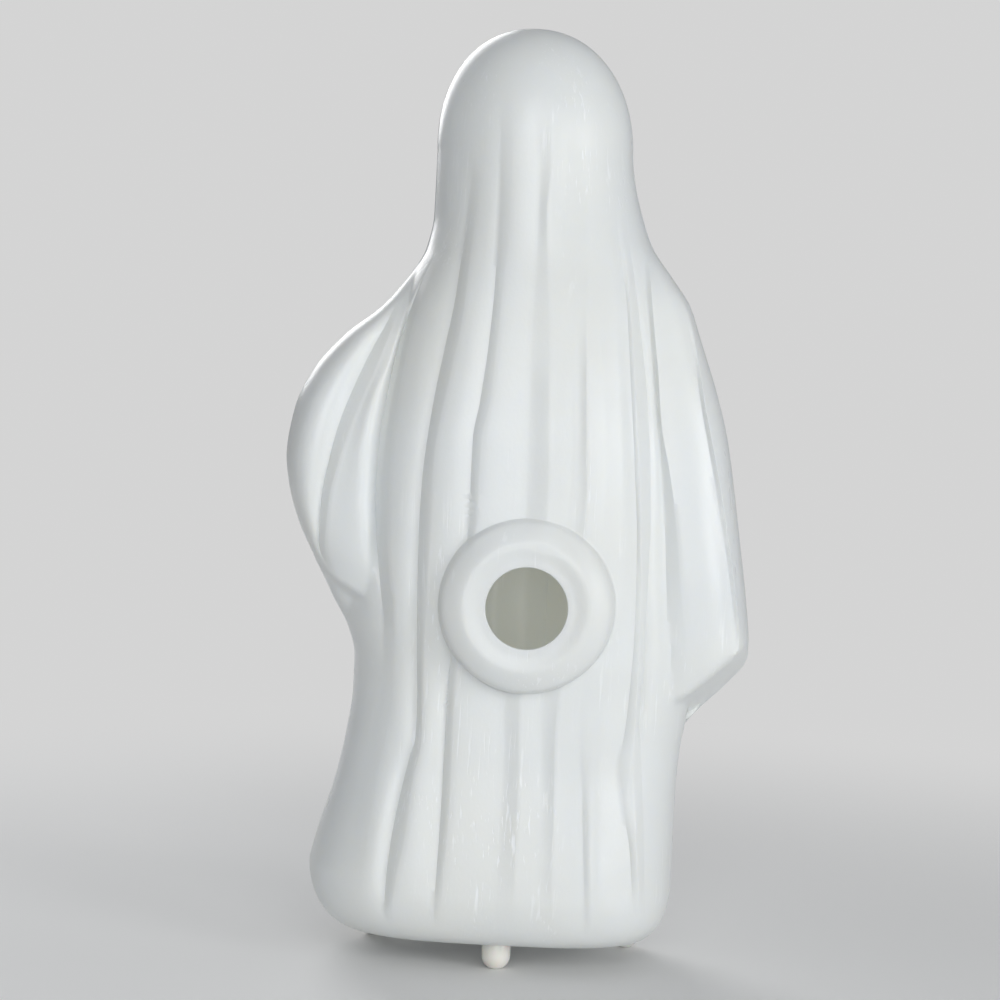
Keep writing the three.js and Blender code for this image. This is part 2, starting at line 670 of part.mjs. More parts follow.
// The heights of the levels, closer together where the shape turns quickly.
function levels(bottom, top, step) {
  const list = [];
  const hemSteps = Math.round(HEM_LEVELS / step);
  for (let i = 0; i < hemSteps; i += 1) {
    list.push(HEM_LEFT_START - (HEM_LEFT_START - bottom) * Math.cos((Math.PI * i) / (2 * hemSteps)));
  }
  LEVEL_BANDS.forEach(([from, to, spacing]) => {
    const count = Math.max(1, Math.round((to - from) / (spacing * step)));
    for (let i = 0; i < count; i += 1) list.push(mix(from, to, i / count));
  });
  const domeSteps = Math.round(DOME_LEVELS / step);
  for (let i = 0; i <= domeSteps; i += 1) {
    list.push(mix(DOME_START, top, DOME_LAST_SHARE * Math.sin((Math.PI * i) / (2 * domeSteps))));
  }
  return list;
}

// A closed solid from levels of points that run from one end of the closing plane to the other.
function loft(rings, side) {
  const count = rings[0].length;
  const positions = rings.flatMap((ring) => ring.flatMap(([x, depth, z]) => [x, side * depth, z]));
  const faces = [];
  const add = (a, b, c) => faces.push(side > 0 ? [a, b, c] : [a, c, b]);
  for (let i = 0; i + 1 < rings.length; i += 1) {
    for (let j = 0; j < count; j += 1) {
      const a = i * count + j;
      const b = i * count + ((j + 1) % count);
      add(a, a + count, b);
      add(b, a + count, b + count);
    }
  }
  const top = (rings.length - 1) * count;
  for (let j = 1; j + 1 < count; j += 1) {
    add(0, j, j + 1);
    add(top, top + j + 1, top + j);
  }
  const geometry = new THREE.BufferGeometry();
  geometry.setAttribute("position", new THREE.Float32BufferAttribute(positions, 3));
  geometry.setIndex(faces.flat());
  return toSolid(geometry);
}

function toSolid(geometry, matrix) {
  const bare = geometry.clone();
  bare.deleteAttribute("normal");
  bare.deleteAttribute("uv");
  if (matrix) bare.applyMatrix4(matrix);
  const merged = mergeVertices(bare, 1e-4);
  return new wasm.Manifold(
    new wasm.Mesh({
      numProp: 3,
      vertProperties: new Float32Array(merged.attributes.position.array),
      triVerts: new Uint32Array(merged.index.array),
    }),
  );
}

function toGeometry(solid) {
  const mesh = solid.getMesh();
  const geometry = new THREE.BufferGeometry();
  geometry.setAttribute("position", new THREE.Float32BufferAttribute(mesh.vertProperties, 3));
  geometry.setIndex([...mesh.triVerts]);
  geometry.computeVertexNormals();
  return geometry;
}

// The outer skin of one half, closed on the parting plane.
function outerHalf(stopsAt, base, side) {
  const rings = levels(FOOT_HEIGHT, HEAD_TOP, 1).map((z) => {
    const places = across(z, stopsAt, FOLD_STEPS, EDGE_STEPS);
    const last = places.length - 1;
    return places.map((x, i) => [x, i === 0 || i === last ? 0 : skinDepth(x, z, stopsAt, base), z]);
  });
  return loft(rings, side);
}

// The hollow inside one half. It runs past the parting plane, so that both halves open into each other.
function innerHalf(stopsAt, base, side) {
  const bottom = FOOT_HEIGHT + FLOOR_WALL;
  const skin = (x, z) => skinDepth(x, z, stopsAt, base);
  const placesAt = remember((z) => across(z, stopsAt, 1, HOLLOW_EDGE_STEPS));
  const rings = levels(bottom, HEAD_TOP - WALL, HOLLOW_COARSENESS).map((z) => {
    const rightIn = WALL * lean(rightEdge, z);
    const leftIn = WALL * lean(leftEdge, z);
    const right = rightEdge(z);
    const left = leftEdge(z);
    const reach = Math.min(EDGE_REACH, (left - right) / 2);
    const above = z + HOLLOW_RISE;
    const below = Math.max(FOOT_HEIGHT, z - HOLLOW_RISE);
    const ring = placesAt(z).map((x, i) => {
      const fromRight = rightIn * clamp01(1 - (x - right) / reach);
      const fromLeft = leftIn * clamp01(1 - (left - x) / reach);
      const inset = fromRight - fromLeft;
      const walled = [z, above, below].map((height) => wallInside(height, i, inset, placesAt, skin));
      const deepest = Math.min(...walled, skin(x + inset, above), skin(x + inset, below));
      return [x + inset, Math.max(HOLLOW_LEAST_DEPTH, deepest), z];
    });
    return [[right + rightIn, -CORE_REACH, z], ...ring, [left - leftIn, -CORE_REACH, z]];
  });
  return loft(rings, side);
}

// How much further a wall reaches sideways where its surface leans.
function lean(edge, z) {
  return Math.min(MOST_LEAN, Math.hypot(1, edge(z + 0.5) - edge(z - 0.5)));
}

// The depth a wall inside the shallowest skin near one column, and no deeper than at the columns beside it.
function wallInside(z, column, inset, placesAt, skin) {
  const places = placesAt(z);
  const inside = places[column] + inset;
  const lastLine = places.length - 1 - HOLLOW_EDGE_STEPS;
  const from = column > HOLLOW_EDGE_STEPS ? places[column - 1] : inside - THICK_WALL;
  const to = column < lastLine ? places[column + 1] : inside + THICK_WALL;
  const depths = [];
  for (let i = 0; i <= HOLLOW_SAMPLES; i += 1) depths.push(skin(mix(from, to, i / HOLLOW_SAMPLES), z));
  return Math.min(...depths, Math.min(...depths.slice(1, -1)) - THICK_WALL);
}

// The depth of the outer skin at any point, folds included.
function skinDepth(x, z, stopsAt, base) {
  const stops = stopsAt(z);
  if (x <= stops[0].x || x >= stops[stops.length - 1].x) return 0;
  const i = stops.findIndex((stop) => stop.x >= x);
  const from = stops[i - 1];
  const to = stops[i];
  const share = (x - from.x) / (to.x - from.x);
  return Math.max(LEAST_DEPTH, base(x, z) + mix(from.height, to.height, foldEase(share, from, to)));
}

// The boss's profile from its buried root to the middle of its seat, set in by a wall where asked.
function bossProfile(inset) {
  const outer = BOSS_RADIUS - inset;
  const crest = BOSS_CREST_Y - inset;
  const root = BOSS_CREST_Y - BOSS_CONE_FALL - BOSS_FOOT_FALL - BOSS_BURIAL;
  const points = [[0, root], [outer, root]];
  for (let i = 0; i <= BOSS_STEPS; i += 1) {
    const out = 1 - (i / BOSS_STEPS) ** BOSS_CONE_POWER;
    const fall = BOSS_CONE_FALL * out ** BOSS_CONE_POWER + BOSS_FOOT_FALL * out ** BOSS_FOOT_POWER;
    points.push([mix(BOSS_CREST_RADIUS, outer, out), crest - fall]);
  }
  const seat = HOLE_RADIUS + SEAT_WIDTH;
  for (let i = 1; i <= DISH_STEPS; i += 1) {
    const share = i / DISH_STEPS;
    points.push([mix(BOSS_CREST_RADIUS, seat, share), crest - BOSS_DISH * smooth01(share)]);
  }
  points.push([0, crest - BOSS_DISH]);
  return points.map(([r, y]) => new THREE.Vector2(r, y));
}

const bossPlace = new THREE.Matrix4().makeTranslation(BOSS_X, 0, BOSS_Z);

function bossSolid(inset) {
  return toSolid(new THREE.LatheGeometry(bossProfile(inset), ROUND_STEPS), bossPlace);
}

function cylinderAlong(radius, from, to, matrix, steps) {
  const geometry = new THREE.CylinderGeometry(radius, radius, to - from, steps);
  geometry.translate(0, (from + to) / 2, 0);
  return toSolid(geometry, matrix);
}

const upright = new THREE.Matrix4().makeRotationX(Math.PI / 2);

function footPlace(name) {
  const [x, y] = FEET[name];
  return new THREE.Matrix4().makeTranslation(x, y, 0).multiply(upright);
}

// The floor's hole for one foot's stem, and the room that its barb needs above the floor.
function footRoom(name) {
  const floorTop = FOOT_HEIGHT + FLOOR_WALL;
  const barbTop = floorTop + BARB_HEIGHT + BARB_ROOM;
  const place = footPlace(name);
  const stem = cylinderAlong(STEM_RADIUS + FIT_GAP, FOOT_HEIGHT - 1, floorTop + 1, place, FOOT_STEPS);
  return stem.add(cylinderAlong(BARB_RADIUS + FIT_GAP, floorTop, barbTop, place, FOOT_STEPS));
}

// A flat-bottomed well that keeps the wall's thickness round the barb, where the hem already turns up.
function footWell(name) {
  const top = FOOT_HEIGHT + FLOOR_WALL + BARB_HEIGHT + BARB_ROOM;
  return cylinderAlong(BARB_RADIUS + FIT_GAP + WALL, FOOT_HEIGHT, top, footPlace(name), FOOT_STEPS);
}

// A ball-ended foot with a stem through the floor and a barb that snaps out above it.
function footSolid(name) {
  const ball = FOOT_RADIUS;
  const floorTop = FOOT_HEIGHT + FLOOR_WALL;
  const startAngle = Math.asin(FOOT_FLAT_RADIUS / ball);
  const sink = ball * Math.cos(startAngle);
  const points = [[0, 0], [FOOT_FLAT_RADIUS, 0]];
  for (let i = 1; i <= BALL_STEPS; i += 1) {
    const angle = mix(startAngle, Math.PI / 2, i / BALL_STEPS);
    points.push([ball * Math.sin(angle), sink - ball * Math.cos(angle)]);
  }
  points.push([ball, FOOT_HEIGHT]);
  points.push([STEM_RADIUS, FOOT_HEIGHT]);
  points.push([STEM_RADIUS, floorTop + FIT_GAP]);
  points.push([BARB_RADIUS, floorTop + FIT_GAP]);
  points.push([BARB_TIP_RADIUS, floorTop + FIT_GAP + BARB_HEIGHT]);
  points.push([0, floorTop + FIT_GAP + BARB_HEIGHT]);
  const profile = points.map(([r, z]) => new THREE.Vector2(r, z));
  return toSolid(new THREE.LatheGeometry(profile, FOOT_STEPS), footPlace(name));
}

// A thin oval plate that follows the front skin, between two depths below it.
function facePlate([x, z, halfWidth, halfHeight], shallow, deep, margin) {
  const rings = [0.5, 1];
  const places = [[0, 0]];
  rings.forEach((ring) => {
    for (let i = 0; i < FACE_STEPS; i += 1) {
      const angle = (2 * Math.PI * i) / FACE_STEPS;
      const u = ring * (halfWidth - margin) * Math.cos(angle);
      const v = ring * (halfHeight - margin) * Math.sin(angle);
      places.push([u, v]);
    }
  });
  const count = places.length;
  const positions = [shallow, deep].flatMap((below) =>
    places.flatMap(([u, v]) => [x + u, below - skinDepth(x + u, z + v, frontStops, frontBase), z + v]),
  );
  const faces = [];
  for (let i = 0; i < FACE_STEPS; i += 1) {
    const next = (i + 1) % FACE_STEPS;
    const inner = [1 + i, 1 + next];
    const outer = [1 + FACE_STEPS + i, 1 + FACE_STEPS + next];
    faces.push([0, inner[0], inner[1]]);
    faces.push([inner[0], outer[0], outer[1]], [inner[0], outer[1], inner[1]]);
    faces.push([count, count + inner[1], count + inner[0]]);
    faces.push([count + inner[0], count + outer[1], count + outer[0]]);
    faces.push([count + inner[0], count + inner[1], count + outer[1]]);
    faces.push([outer[0], count + outer[0], count + outer[1]], [outer[0], count + outer[1], outer[1]]);
  }
  const geometry = new THREE.BufferGeometry();
  geometry.setAttribute("position", new THREE.Float32BufferAttribute(positions, 3));
  geometry.setIndex(faces.flat());
  return toSolid(geometry);
}

const plastic = new THREE.MeshStandardMaterial({ color: 0xf1f3f2, roughness: 0.38, metalness: 0 });
const footPlastic = new THREE.MeshStandardMaterial({ color: 0xf4f2ee, roughness: 0.2, metalness: 0 });
const paint = new THREE.MeshStandardMaterial({ color: 0x141414, roughness: 0.5, metalness: 0 });

const solids = [];
const rooms = Object.keys(FEET).map(footRoom);
const wells = Object.keys(FEET).map(footWell);
// A shell with the feet's rooms cut out, and without the slivers that the cuts leave.
const finishShell = (solid) => rooms.reduce((left, room) => left.subtract(room), solid).simplify(SLIVER);

const hole = cylinderAlong(HOLE_RADIUS, 0, BOSS_CREST_Y + 10, bossPlace, ROUND_STEPS);
const rear = outerHalf(backStops, backBase, 1)
  .add(wells[0])
  .add(bossSolid(0))
  .subtract(innerHalf(backStops, backBase, 1))
  .subtract(bossSolid(WALL))
  .subtract(hole);
solids.push(["rear_shell", finishShell(rear), plastic]);

let front = outerHalf(frontStops, frontBase, -1)
  .add(wells[1])
  .add(wells[2])
  .subtract(innerHalf(frontStops, frontBase, -1));
Object.values(FACE).forEach((face) => {
  front = front.subtract(facePlate(face, RECESS_CUT_START, RECESS_DEPTH, 0));
});
solids.push(["front_shell", finishShell(front), plastic]);

Object.keys(FEET).forEach((name) => solids.push([name, footSolid(name), footPlastic]));
Object.entries(FACE).forEach(([name, face]) => {
  solids.push([name, facePlate(face, PAINT_INSET, PAINT_INSET + PAINT_THICKNESS, FIT_GAP), paint]);
});

const ghost = new THREE.Group();
solids.forEach(([name, solid, material]) => {
  const mesh = new THREE.Mesh(toGeometry(solid), material);
  mesh.name = name;
  ghost.add(mesh);
});

// The frame's origin is the middle of the underside, on the table.
const box = new THREE.Box3().setFromObject(ghost);
ghost.position.set(-(box.min.x + box.max.x) / 2, -(box.min.y + box.max.y) / 2, 0);

export default ghost;
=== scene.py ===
"""A hollow blow-moulded ghost on plug feet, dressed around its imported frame.

Sizes are in millimetres with the parting plane at y = 0, and become metres in the frame's own place
when a mesh is made. The back, with the lamp boss, faces +Y.
"""
import logging
import math
from dataclasses import dataclass, field
from enum import Enum
from typing import Callable, Sequence

import bpy
import numpy as np
from mathutils import Matrix, Vector


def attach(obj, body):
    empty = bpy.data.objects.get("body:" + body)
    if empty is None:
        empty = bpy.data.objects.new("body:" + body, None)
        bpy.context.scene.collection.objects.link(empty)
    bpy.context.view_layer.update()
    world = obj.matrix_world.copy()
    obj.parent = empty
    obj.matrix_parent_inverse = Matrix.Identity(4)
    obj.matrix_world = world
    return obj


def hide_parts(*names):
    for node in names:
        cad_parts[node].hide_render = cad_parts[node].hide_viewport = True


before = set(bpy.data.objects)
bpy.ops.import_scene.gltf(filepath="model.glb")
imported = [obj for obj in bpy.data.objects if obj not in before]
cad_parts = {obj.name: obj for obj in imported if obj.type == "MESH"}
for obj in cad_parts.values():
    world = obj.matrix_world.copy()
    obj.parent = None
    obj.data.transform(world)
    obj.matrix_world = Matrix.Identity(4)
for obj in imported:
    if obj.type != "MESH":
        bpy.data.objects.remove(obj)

log = logging.getLogger("blow_mold_ghost")

Array = np.ndarray
Points = dict[float, float]
Pair = tuple[float, float]
Triple = tuple[float, float, float]
Colour = tuple[float, float, float, float]
Face = tuple[int, ...]
Node = bpy.types.Node
Tree = bpy.types.NodeTree
Material = bpy.types.Material
Piece = bpy.types.Object
Socket = bpy.types.NodeSocket
Inputs = dict[str | int, object]

MM = 0.001
FRAME_SHIFT = np.array([0.8644, 1.56, 0.0])
WALL = 2.0


def clamp01(value: Array) -> Array:
    """Returns the value kept between 0 and 1."""
    return np.clip(value, 0.0, 1.0)


def smooth01(value: Array) -> Array:
    """Returns an S-shaped ease of a share between 0 and 1."""
    share = clamp01(value)
    return share * share * (3.0 - 2.0 * share)


def mix(a: Array, b: Array, share: Array) -> Array:
    """Returns the value at a share of the way from a to b."""
    return a + (b - a) * share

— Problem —
Take exactly the lines from the one containing "on the table." through the one containing "for node in" in the data above, and output them with nothing added.

— Task response —
// The frame's origin is the middle of the underside, on the table.
const box = new THREE.Box3().setFromObject(ghost);
ghost.position.set(-(box.min.x + box.max.x) / 2, -(box.min.y + box.max.y) / 2, 0);

export default ghost;
=== scene.py ===
"""A hollow blow-moulded ghost on plug feet, dressed around its imported frame.

Sizes are in millimetres with the parting plane at y = 0, and become metres in the frame's own place
when a mesh is made. The back, with the lamp boss, faces +Y.
"""
import logging
import math
from dataclasses import dataclass, field
from enum import Enum
from typing import Callable, Sequence

import bpy
import numpy as np
from mathutils import Matrix, Vector


def attach(obj, body):
    empty = bpy.data.objects.get("body:" + body)
    if empty is None:
        empty = bpy.data.objects.new("body:" + body, None)
        bpy.context.scene.collection.objects.link(empty)
    bpy.context.view_layer.update()
    world = obj.matrix_world.copy()
    obj.parent = empty
    obj.matrix_parent_inverse = Matrix.Identity(4)
    obj.matrix_world = world
    return obj


def hide_parts(*names):
    for node in names:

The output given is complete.